Under these circumstances, the Greek leaders,—and Themistoklês, as it seems, among them,—determined that they could no longer venture to hold the position of Artemisium, but must withdraw the naval force farther into Greece:[197] though this was in fact a surrender of the pass of Thermopylæ, and though the removal which the Eubœans were hastening was still unfinished. These unfortunate men were forced to be satisfied with the promise of Themistoklês to give them convoy for their boats and their persons; abandoning their sheep and cattle for the consumption of the fleet, as better than leaving them to become booty for the enemy. While the Greeks were thus employed in organizing their retreat, they received news which rendered retreat doubly necessary.
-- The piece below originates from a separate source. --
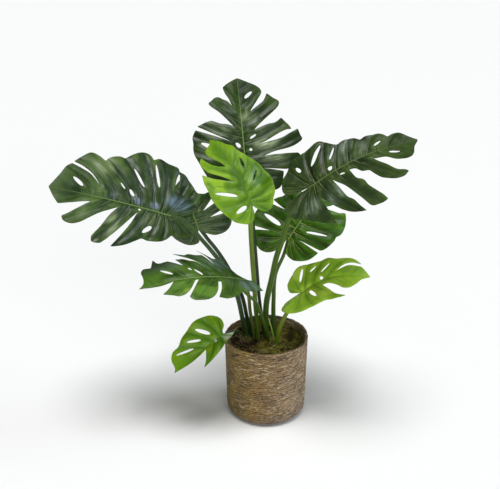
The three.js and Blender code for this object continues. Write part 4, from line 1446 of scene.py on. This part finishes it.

The Athenian Abrônychus, stationed with his ship near Thermopylæ, in order to keep up communication between the army and fleet, brought the disastrous intelligence that Xerxes was already master of the pass, and that the division of Leonidas was either destroyed or in flight. Upon this the fleet abandoned Artemisium forthwith, and sailed up the Eubœan strait; the Corinthian ships in the van, the Athenians bringing up the rear. Themistoklês, conducting the latter, stayed long enough at the various watering-stations and landing-places to inscribe on some neighboring stones invitations to the Ionian contingents serving under Xerxes: whereby the latter were conjured not to serve against their fathers, but to desert, if possible,—or at least, to fight as little and as backwardly as they could. Themistoklês hoped by this stratagem perhaps to detach some of the Ionians from the Persian side, or, at any rate, to render them objects of mistrust, and thus to diminish their efficiency.[198] With no longer delay than was requisite for such inscriptions, he followed the remaining fleet, which sailed round the coast of Attica, not stopping until it reached the island of Salamis.